Miles away, in Montgomery County, Md., school officials launched a popular magnet school program a few years earlier to help integrate schools more fully. But the schools that parents pick do little to advance that goal. Indeed, parents tend to ask for schools where the students’ families make about the same amount of money as they do and where the students come from the same racial and ethnic backgrounds. That puts administrators in the hard-to-defend position of having to deny the first choices of as many as one-fifth of the parents just to keep schools racially balanced.

And in Milwaukee, low-income parents are enthusiastic about a voucher program that provides them with $2,927 in public funds that they can use to send their children to private, nonsectarian schools. But the schools these children choose are highly segregated. And, for the most part, students are making no more academic progress in their new schools than they did in their old ones.

These are a handful of the findings from a soon-to-be-released collection of nine papers on school choice. Taken together, the editors of the collection say, the evaluations raise “warning flags’’ about the nation’s growing school choice movement. “School choice advocates place great faith in the market model, assuming that parents will be good shoppers and move their children into higher-quality, more responsive schools,’' says Bruce Fuller, a Harvard University assistant professor who co-directed the project. “But it’s the slightly more

advantaged, better-educated, and informed parents who are shopping. Choice advocates need to recognize that many students are left behind in low-quality schools. Unregulated choice programs unfairly penalize children whose parents are not savvy educational consumers.’'

The papers, which grew out of a seminar held at Harvard two years ago, are not scheduled to be published by Teachers College Press until later this winter. But in the politically volatile world of school choice, the findings have already sparked controversy. Critics charge, for example, that the collection omits other studies that paint a brighter picture of choice. They also argue that the contributors ignore the fact that choice already exists for a privileged few. “If government doesn’t let poor and moderate-income families have choices, then only rich people have choices,’' says Joe Nathan, director of the Humphrey Institute’s Center for School Change in Minneapolis.
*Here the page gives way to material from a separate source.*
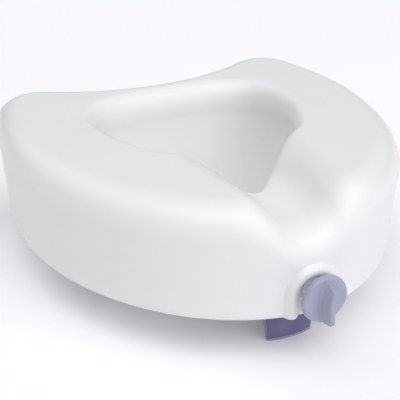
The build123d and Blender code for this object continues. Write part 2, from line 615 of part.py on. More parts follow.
# ---------------------------------------------------------------- rear hooks
def rear_hook(side):
    x0, x1 = side * HOOK_X - HOOK_W / 2, side * HOOK_X + HOOK_W / 2
    plate_top = RECESSED + HOOK_T
    lip_top = BLADE_BOTTOM + HOOK_LIP_T
    hook = box(x0, x1, HOOK_FRONT, HOOK_REAR, RECESSED, plate_top)
    hook += box(x0, x1, HOOK_FRONT, HOOK_FRONT + HOOK_LEG_T, BLADE_BOTTOM, plate_top)
    hook += box(x0, x1, HOOK_FRONT, HOOK_FRONT + HOOK_LEG_T + HOOK_LIP, BLADE_BOTTOM, lip_top)
    rounded = hook.edges().filter_by(Axis.X).filter_by(lambda e: e.center().Z < lip_top - 1)
    hook = fillet(rounded, HOOK_EDGE_R)
    inside = hook.edges().filter_by(Axis.X).filter_by(
        lambda e: abs(e.center().Y - HOOK_FRONT - HOOK_LEG_T) < 0.1)
    hook = fillet(inside, HOOK_INNER_R)
    for x, y in HOOK_SCREWS:
        if x * side > 0:
            hook -= post(x, y, RECESSED - 1, HEAD_SEAT, WASHER_R + GAP)
            hook -= post(x, y, RECESSED, plate_top + 1, SCREW_R + FIT)
    return hook


def hook_pad(side):
    z = BLADE_BOTTOM + HOOK_LIP_T
    half = HOOK_W / 2 - HOOK_PAD_INSET
    y0 = HOOK_FRONT + HOOK_LEG_T
    return box(side * HOOK_X - half, side * HOOK_X + half, y0 + HOOK_INNER_R + SLACK, y0 + HOOK_LIP - 1,
               z + FIT, z + HOOK_PAD_T)


def hook_screws():
    screws = []
    for x, y in HOOK_SCREWS:
        head_top = HEAD_SEAT - WASHER_T - FIT
        screw = post(x, y, head_top - SCREW_HEAD_T, head_top, SCREW_HEAD_R)
        screw += post(x, y, head_top, head_top + SCREW_L + 4, SCREW_R)
        screws.append(screw - drive_slot(x, y, SLOT_HALF, SLOT_W / 2, head_top - SCREW_HEAD_T))
    return Compound(children=screws)


def hook_washers():
    washers = []
    for x, y in HOOK_SCREWS:
        ring_z = HEAD_SEAT - WASHER_T
        washers.append(post(x, y, ring_z, HEAD_SEAT - FIT / 2, WASHER_R)
                       - post(x, y, ring_z - 1, HEAD_SEAT + 1, SCREW_R + SLACK))
    return Compound(children=washers)


# ---------------------------------------------------------------- write every sub-part
def main():
    nodes = {
        "seat_body": seat_body(),
        "vent_plug": vent_plug(),
        "lock_knob": lock_knob(),
        "knob_pin": knob_pin(),
        "lock_screw": lock_screw(),
        "front_bushing": front_bushing(),
        "thrust_washer": thrust_washer(),
        "clip_washer": clip_washer(),
        "retaining_clip": retaining_clip(),
        "tip_bushing": tip_bushing(),
        "lock_housing": lock_housing(),
        "housing_screws": housing_screws(),
        "clamp_bracket": clamp_bracket(),
        "clamp_pad": clamp_pad(),
        "clamp_nut": clamp_nut(),
        "nut_keeper": nut_keeper(),
        "keeper_screws": keeper_screws(),
        "rear_hook_left": rear_hook(-1),
        "rear_hook_right": rear_hook(1),
        "hook_pad_left": hook_pad(-1),
        "hook_pad_right": hook_pad(1),
        "hook_screws": hook_screws(),
        "hook_washers": hook_washers(),
    }
    for name, x, y, turn in rim_pad_places():
        nodes[name] = rim_pad_solid(x, y, turn, RIM_PAD_POCKET - RIM_PAD_T, RIM_PAD_POCKET - FIT, 0)
    os.makedirs("parts", exist_ok=True)
    for name, shape in nodes.items():
        export_step(shape, f"parts/{name}.step")


main()
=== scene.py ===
import json
import math

import bmesh
import bpy
import numpy as np
from mathutils import Matrix, Vector


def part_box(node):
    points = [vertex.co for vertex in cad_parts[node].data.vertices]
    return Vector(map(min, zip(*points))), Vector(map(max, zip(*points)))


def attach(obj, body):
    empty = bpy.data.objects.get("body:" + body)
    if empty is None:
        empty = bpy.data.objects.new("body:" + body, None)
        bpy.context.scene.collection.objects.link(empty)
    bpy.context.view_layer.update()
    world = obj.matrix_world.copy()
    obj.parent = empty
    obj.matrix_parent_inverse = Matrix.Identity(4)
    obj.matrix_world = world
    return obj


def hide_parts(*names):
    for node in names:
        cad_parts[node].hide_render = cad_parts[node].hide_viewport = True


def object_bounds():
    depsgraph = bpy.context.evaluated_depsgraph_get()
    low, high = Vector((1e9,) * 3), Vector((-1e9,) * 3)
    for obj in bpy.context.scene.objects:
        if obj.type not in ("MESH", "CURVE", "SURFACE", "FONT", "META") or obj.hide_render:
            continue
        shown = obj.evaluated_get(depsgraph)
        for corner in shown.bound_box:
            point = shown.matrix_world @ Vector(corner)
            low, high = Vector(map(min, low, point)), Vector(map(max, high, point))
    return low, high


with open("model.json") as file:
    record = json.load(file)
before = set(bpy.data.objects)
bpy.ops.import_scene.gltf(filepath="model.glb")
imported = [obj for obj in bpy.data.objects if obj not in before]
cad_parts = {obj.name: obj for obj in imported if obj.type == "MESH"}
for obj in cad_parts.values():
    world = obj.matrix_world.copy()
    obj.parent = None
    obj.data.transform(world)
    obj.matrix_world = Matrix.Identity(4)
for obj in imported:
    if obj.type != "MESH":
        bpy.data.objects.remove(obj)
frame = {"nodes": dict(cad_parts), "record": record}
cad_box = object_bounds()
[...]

Southern conservatives first advocated school choice as a means of thwarting court-ordered desegregation efforts in the 1960s. While studies on the issue have been around almost as long, there are not a lot of them. “It struck us that there was a scarcity of evidence on who was actually participating in choice,’' says Fuller, who edited the collection with fellow Harvard professors Richard Elmore and Gary Orfield. “So we wanted to assemble the best empirical work on the issue.’'

The nine papers present a more varied and complex side to school choice than either critic or champion might imagine. For example, one study shows that students in the Milwaukee voucher program did not make great academic strides, but another suggests that students in the San Antonio programs did. “One of our major points is that the structure of these programs is highly variable, and the demographic conditions into which these programs are dropped are equally diverse,’' Fuller says. “You’ve got to look and see how the program interacts with the demographic and economic makeup of the community.’'

Nonetheless, the concern that school choice may deepen the existing rifts in American society is a strong thread running through several studies. In San Antonio, for example, parents who sought out the multilingual programs were more than twice as likely as parents who did not to have attended college, according to Valerie Martinez-Ebers, an assistant professor of political science at the University of North Texas. What’s more, the students who actually enrolled in the program were more than twice as likely as either those who were turned down or those who did not apply to come from families with annual incomes of more than $35,000.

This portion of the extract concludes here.